Although the first documents on older adult mistreatment started to appear in the 1970s [1], it was not until the early 2000s that this type of mistreatment was recognized internationally as a social and public health problem. In 1997, during a meeting of the International Association of Gerontology and Geriatrics in Australia, a group of researchers set up the International Network for the Prevention of Elder Abuse. Thanks to this network, a World Elder Abuse Awareness Day is held on June 15 of each year. In Québec, it is called the “purple ribbon campaign.”

In 2002, the World Health Organization (WHO) proposed a definition of elder abuse which is still widely used, and the United Nations (UN) included the themes of “neglect, abuse, and violence” in the Madrid International Plan of Action on Ageing1. Although this action plan is not binding for Member States, status reports related to it are presented regularly to the UN. 

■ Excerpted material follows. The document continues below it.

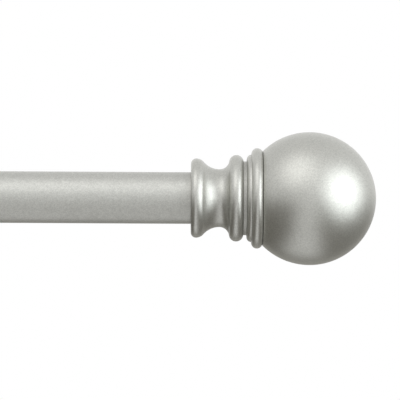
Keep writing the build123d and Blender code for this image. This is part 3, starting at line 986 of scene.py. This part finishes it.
# Finials
# -------
@dataclass
class Finial:
    """Turned neck, hollow ball and threaded stud at one end of the rod, from the flange face outwards."""

    workshop: Workshop
    side: Side
    lip_front_radius: float = 1.6 * MM
    lip_back_radius: float = 3.0 * MM
    lip_crown: float = 12.2 * MM
    throat_from_lip: float = 7.2 * MM
    throat_radius: float = 8.9 * MM
    large_bead_from_throat: float = 5.14 * MM
    large_bead_radius: float = 2.2 * MM
    large_bead_crown: float = 13.31 * MM
    groove_width: float = 1.0 * MM
    groove_floor: float = 11.35 * MM
    groove_edge: float = 0.2 * MM
    quarter_bead_radius: float = 1.45 * MM
    quarter_bead_crown: float = 13.45 * MM
    seat_bead_radius: float = 1.75 * MM
    seat_bead_crown: float = 15.45 * MM
    ball_radius: float = 20.45 * MM
    ball_wall: float = 1.5 * MM
    ball_rim_overhang: float = 0.85 * MM
    spigot_length: float = 3.0 * MM
    spigot_clearance: float = 0.05 * MM
    socket_radius: float = 8.3 * MM
    socket_depth: float = 6.0 * MM
    bore_radius: float = 3.05 * MM
    bore_depth: float = 10.0 * MM
    bore_edge: float = 0.3 * MM
    stud_pitch: float = 1.0 * MM
    stud_thread_depth: float = 0.16
    stud_segments: int = 36
    rows_per_turn: int = 10
    neck_segments: int = 144
    ball_segments: int = 160
    ball_steps: int = 96

    def __post_init__(self) -> None:
        """Works out the beads' centres and the ball's seat."""
        axis = middle("outer_tube")
        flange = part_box(self.side.node("finial_neck"))[self.side is Side.LEFT].x
        self.outward = Heading.RIGHT if self.side is Side.RIGHT else Heading.LEFT
        self.place = self.outward.matrix(Vector((flange, axis.y, axis.z)))
        self.lip_front = Vector((self.lip_front_radius, self.lip_crown - self.lip_front_radius))
        self.lip_back = Vector((self.lip_front_radius, self.lip_crown - self.lip_back_radius))
        self.throat = Vector((self.lip_front_radius + self.throat_from_lip, self.throat_radius))
        bead_along = self.throat.x + self.large_bead_from_throat
        self.large_bead = Vector((bead_along, self.large_bead_crown - self.large_bead_radius))
        quarter_along = bead_along + self.large_bead_radius + self.groove_width + self.quarter_bead_radius
        self.quarter_bead = Vector((quarter_along, self.quarter_bead_crown - self.quarter_bead_radius))
        seat_along = quarter_along + self.seat_bead_radius
        self.seat_bead = Vector((seat_along, self.seat_bead_crown - self.seat_bead_radius))
        self.seat = seat_along + self.seat_bead_radius
        rim = self.seat_bead.y + self.ball_rim_overhang
        self.ball_centre = self.seat + math.sqrt(self.ball_radius**2 - rim**2)
        inner = self.ball_radius - self.ball_wall
        self.ball_mouth = math.sqrt(inner**2 - (self.ball_centre - self.seat) ** 2)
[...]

The question of mistreatment of older adults was first broached in Québec during regional symposiums on violence in the late 1970s. The first study on the subject, by the Association québécoise de gérontologie, was published in the early1980s [3]. In 1988, the public health and social services network conducted the first exploratory study on the matter [4]. In 1989, the report Vieillir… en toute liberté, by the working committee on elder abuse set up by the Minister of Health and Social Services, pointed out the importance of having a comprehensive government policy in this area [5]. In 2010, Québec adopted the Governmental Action Plan to Counter Elder Abuse (hereinafter “AP-1”) [6]. This five-year plan, which was extended to 2017, proposed four structured actions2 and over 30 measures to improve existing practices. Thanks to the commitment of 13 government departments and bodies and the allocation of funding, a series of changes were made in knowledge, laws, and practices. In 2017, following an assessment of the implementation of AP-1 [7], public consultations and an inventory of needs, the government released the Governmental Action Plan to Counter Mistreatment of Older Adults 2017-2022 (hereinafter “AP-2”) to the public. It comprises 52 measures grouped under four orientations: prevent mistreatment and foster well-treatment, encourage early detection and appropriate interventions, promote and facilitate disclosure of situations of mistreatment, including situations of financial and material mistreatment, and develop knowledge and improve knowledge transfer [8].

From this brief history, we can see that initiatives to counter mistreatment of older adults have been taken for over 40 years now. However, a suitable structure to coordinate them was only introduced in 2010. The number of actions has increased since that time and mistreatment now encompasses a series of related themes, such as the fight against bullying, recognition of self-neglect, and promotion of well-treatment.

  1. This action plan includes the following two objectives: “elimination of all forms of neglect, abuse and violence of older persons” and “creation of support services to address elder abuse” [2].

  2. Awareness campaign, research chair, referral and help line, regional coordinators.